The Mughals were in part descended from Mongols. And as Timurids they were patrons of culture but also adhered to the steppe ethos of extraction and predation. Rana Safvi emphasizes that the Mughals became more Indian genealogically over time. This is true. And the Mughals also relied on Rajputs to administer their domain. But anyone who has read about the Mughal state apparatus knows that like the Mongols in Yuan China they relied extensively on West and Central Asian first-generation immigrants (the preference for non-natives even within these ethnicities is a clear tell that it was important they not be too attached to India, and mirrors “Mameluke” regimes further west). While Turks and Afghans were the military elite, the civilian class was saturated with Persians.

The ethno-religious distance between the ruled and rulers to me would set a prior expectation that there would be an emphasis on extraction and extensive rent-seeking. Muslims, like Ibn Battuta, had long seen India as a land of riches and a place where young adventurers could make a fortune. In the pre-modern world, unfortunately, this often involved some sort of rent-seeking activity, rather than productive entrepreneurship.

And yet were the Mughals qualitatively different from what came before an what has come after? To be honest, I don’t think so. One of the major problems with South Asia is that it is a world of “communities,” and communities look after their own.
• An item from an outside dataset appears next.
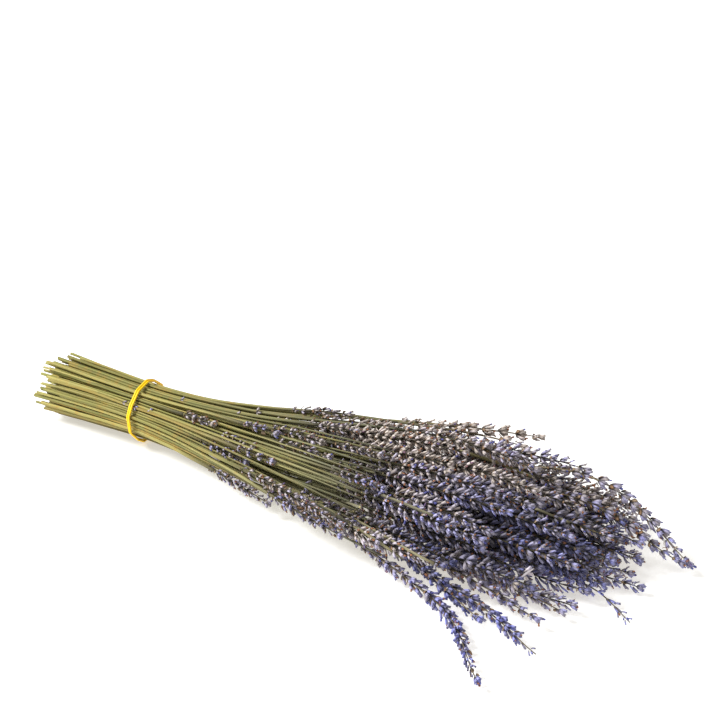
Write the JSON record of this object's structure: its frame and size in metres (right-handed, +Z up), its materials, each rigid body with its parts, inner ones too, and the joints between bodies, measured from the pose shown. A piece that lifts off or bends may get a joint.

Han Chinese bureaucrats culturally identified with the peasants that they ruled. Even the connotation of “peasant” in Chinese is far less pejorative than in Europe, which had a blood nobility. In South Asia, the ruling elite has often by logical necessity been different from those the ruled because no one group identity has been a majority. This is often true even locally, while Hindu zamindars ruling in eastern Bengal over Muslim peasants, or Muslim potentates in the Deccan over Hindu peasants.

Note: Chill on the bullshit comments. I’ll be deleting them if you manifest stupidity or ignorance.